*Set task:*
Copy, without any alteration, the lines from the one that includes "const block = new THREE.Mesh(slab, foam);" up to and including the one that includes "zip(*points))), Vector(map(max, zip(*points)))".

*Information shown:*

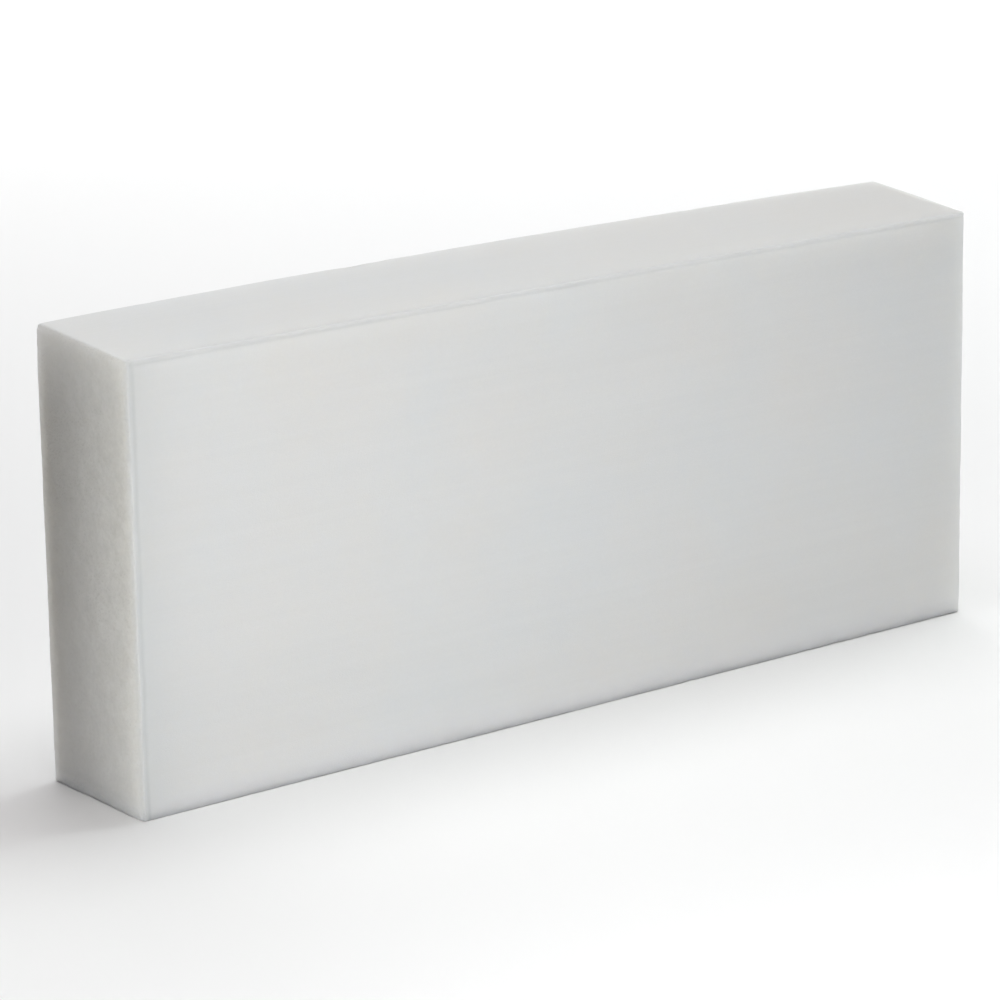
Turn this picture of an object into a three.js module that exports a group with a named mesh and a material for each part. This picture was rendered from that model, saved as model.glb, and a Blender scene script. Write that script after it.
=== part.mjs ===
// Floral foam brick: one slab of white closed-cell foam, wire-cut on all six sides.
// Millimetres, +Z up. The brick stands on one long narrow side, as it is stored on a shelf.
// Origin: middle of the face it stands on. +X runs along the length, +Y towards the back broad face.
import * as THREE from "three";

// Driving dimensions
const LENGTH = 230; // along X
const HEIGHT = 100; // along Z, as it stands
const THICKNESS = 35; // along Y
const CORNER_R = 2.4; // softening of the four short edges that run through the thickness
const ARRIS_R = 1.4; // softening of the long edges round the two broad faces
const CORNER_STEPS = 5;
const ARRIS_STEPS = 4;

const FOAM_WHITE = 0xe3e4e1;

// Outline of the broad face, inside the softened edge, drawn in X and Y with its middle at the origin.
function broadFaceOutline(length, height, radius, inset) {
  const hx = length / 2 - inset;
  const hy = height / 2 - inset;
  const r = radius - inset;
  const s = new THREE.Shape();
  s.moveTo(-hx + r, -hy);
  s.lineTo(hx - r, -hy);
  s.absarc(hx - r, -hy + r, r, -Math.PI / 2, 0, false);
  s.lineTo(hx, hy - r);
  s.absarc(hx - r, hy - r, r, 0, Math.PI / 2, false);
  s.lineTo(-hx + r, hy);
  s.absarc(-hx + r, hy - r, r, Math.PI / 2, Math.PI, false);
  s.lineTo(-hx, -hy + r);
  s.absarc(-hx + r, -hy + r, r, Math.PI, Math.PI * 1.5, false);
  return s;
}

const outline = broadFaceOutline(LENGTH, HEIGHT, CORNER_R, ARRIS_R);
const slab = new THREE.ExtrudeGeometry(outline, {
  depth: THICKNESS - 2 * ARRIS_R,
  bevelEnabled: true,
  bevelThickness: ARRIS_R,
  bevelSize: ARRIS_R,
  bevelSegments: ARRIS_STEPS,
  curveSegments: CORNER_STEPS,
  steps: 1,
});
slab.translate(0, 0, -(THICKNESS - 2 * ARRIS_R) / 2);

const foam = new THREE.MeshStandardMaterial({
  color: FOAM_WHITE,
  roughness: 0.92,
  metalness: 0.0,
});

const block = new THREE.Mesh(slab, foam);
block.name = "foam_block";
// The slab is extruded along its thickness; turn it so that the broad faces look along -Y and +Y and stand it on its long side.
block.rotation.x = Math.PI / 2;
block.position.set(0, 0, HEIGHT / 2);

const brick = new THREE.Group();
brick.add(block);

export default brick;
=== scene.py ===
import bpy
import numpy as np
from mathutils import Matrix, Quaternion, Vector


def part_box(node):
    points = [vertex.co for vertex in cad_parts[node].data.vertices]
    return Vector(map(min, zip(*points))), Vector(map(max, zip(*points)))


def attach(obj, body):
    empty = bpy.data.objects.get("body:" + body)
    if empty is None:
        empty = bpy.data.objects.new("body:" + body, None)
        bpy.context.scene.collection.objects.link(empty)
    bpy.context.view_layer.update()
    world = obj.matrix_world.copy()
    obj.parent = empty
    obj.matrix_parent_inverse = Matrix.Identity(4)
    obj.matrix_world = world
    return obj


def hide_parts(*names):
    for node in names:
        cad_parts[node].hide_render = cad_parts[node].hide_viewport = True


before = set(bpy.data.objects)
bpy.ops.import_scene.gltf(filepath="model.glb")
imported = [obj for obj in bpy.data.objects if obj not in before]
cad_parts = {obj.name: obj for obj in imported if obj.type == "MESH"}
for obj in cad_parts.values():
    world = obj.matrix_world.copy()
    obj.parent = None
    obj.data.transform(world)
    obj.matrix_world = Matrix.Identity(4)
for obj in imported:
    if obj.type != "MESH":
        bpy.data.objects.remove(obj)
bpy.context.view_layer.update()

# The looks of a slim brick of white cut foam that stands on one long narrow side.
# Row frame: +X along the length, +Y towards the back broad face, +Z up, metres.
# Working numbers are millimetres, named ..._MM or held in mm arrays, and are divided by 1000 at the end.

LO, HI = [np.array(c) * 1000.0 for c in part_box("foam_block")]
SIZE = HI - LO

# ---------------------------------------------------------------- the camera

camera_data = bpy.data.cameras.new("camera")
camera_data.lens = 145.765
camera_data.sensor_width = 36.0
camera_data.sensor_fit = "HORIZONTAL"
camera_data.clip_start = 0.02
camera_data.clip_end = 100.0
camera = bpy.data.objects.new("camera", camera_data)
camera.location = (-0.52129, -0.70425, 0.29995)
camera.rotation_mode = "QUATERNION"
camera.rotation_quaternion = Quaternion((0.758501, 0.572408, -0.181400, -0.253217))
bpy.context.scene.collection.objects.link(camera)
bpy.context.scene.camera = camera


# ---------------------------------------------------------------- small numeric helpers


def noise3(p, cell, seed):
    """Smooth value noise from -1 to 1 at the points p (mm), with one lattice cell of the given size (mm) along each axis."""
    table = np.random.default_rng(seed).uniform(-1.0, 1.0, (48, 48, 48))
    q = p / np.asarray(cell, float) + 1000.0
    i = np.floor(q).astype(int)
    t = q - i
    t = t * t * t * (t * (t * 6.0 - 15.0) + 10.0)
    out = np.zeros(len(p))
    for dx in (0, 1):
        wx = t[:, 0] if dx else 1.0 - t[:, 0]
        for dy in (0, 1):
            wy = t[:, 1] if dy else 1.0 - t[:, 1]
            for dz in (0, 1):
                wz = t[:, 2] if dz else 1.0 - t[:, 2]
                out += wx * wy * wz * table[(i[:, 0] + dx) % 48, (i[:, 1] + dy) % 48, (i[:, 2] + dz) % 48]
    return out


def fractal(p, cell, seed, octaves=3, gain=0.55):
    total, amp, norm = np.zeros(len(p)), 1.0, 0.0
    for k in range(octaves):
        total += amp * noise3(p, np.asarray(cell, float) / 2.0**k, seed + 17 * k)
        norm += amp
        amp *= gain
    return total / norm


def bell(d, width):
    """1 at d = 0, falling to 0 over about two widths."""
    return np.exp(-((d / width) ** 2))


def ramp(x, a, b):
    t = np.clip((x - a) / (b - a), 0.0, 1.0)
    return t * t * (3.0 - 2.0 * t)


def to_segment(a, b, p, q):
    """Distance in a face's plane from the points (a, b) to the segment p-q, and the place along it from 0 to 1."""
    p, q = np.asarray(p, float), np.asarray(q, float)
    d = q - p
    t = np.clip(((a - p[0]) * d[0] + (b - p[1]) * d[1]) / (d @ d), 0.0, 1.0)
    return np.hypot(a - p[0] - t * d[0], b - p[1] - t * d[1]), t


# ---------------------------------------------------------------- the foam brick

# Rows of the surface lattice close to an edge, in mm from that edge.
EDGE_ROWS_MM = np.array([0.0, 0.18, 0.38, 0.60, 0.84, 1.10, 1.40, 1.75, 2.20, 2.75, 3.45, 4.30])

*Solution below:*
const block = new THREE.Mesh(slab, foam);
block.name = "foam_block";
// The slab is extruded along its thickness; turn it so that the broad faces look along -Y and +Y and stand it on its long side.
block.rotation.x = Math.PI / 2;
block.position.set(0, 0, HEIGHT / 2);

const brick = new THREE.Group();
brick.add(block);

export default brick;
=== scene.py ===
import bpy
import numpy as np
from mathutils import Matrix, Quaternion, Vector


def part_box(node):
    points = [vertex.co for vertex in cad_parts[node].data.vertices]
    return Vector(map(min, zip(*points))), Vector(map(max, zip(*points)))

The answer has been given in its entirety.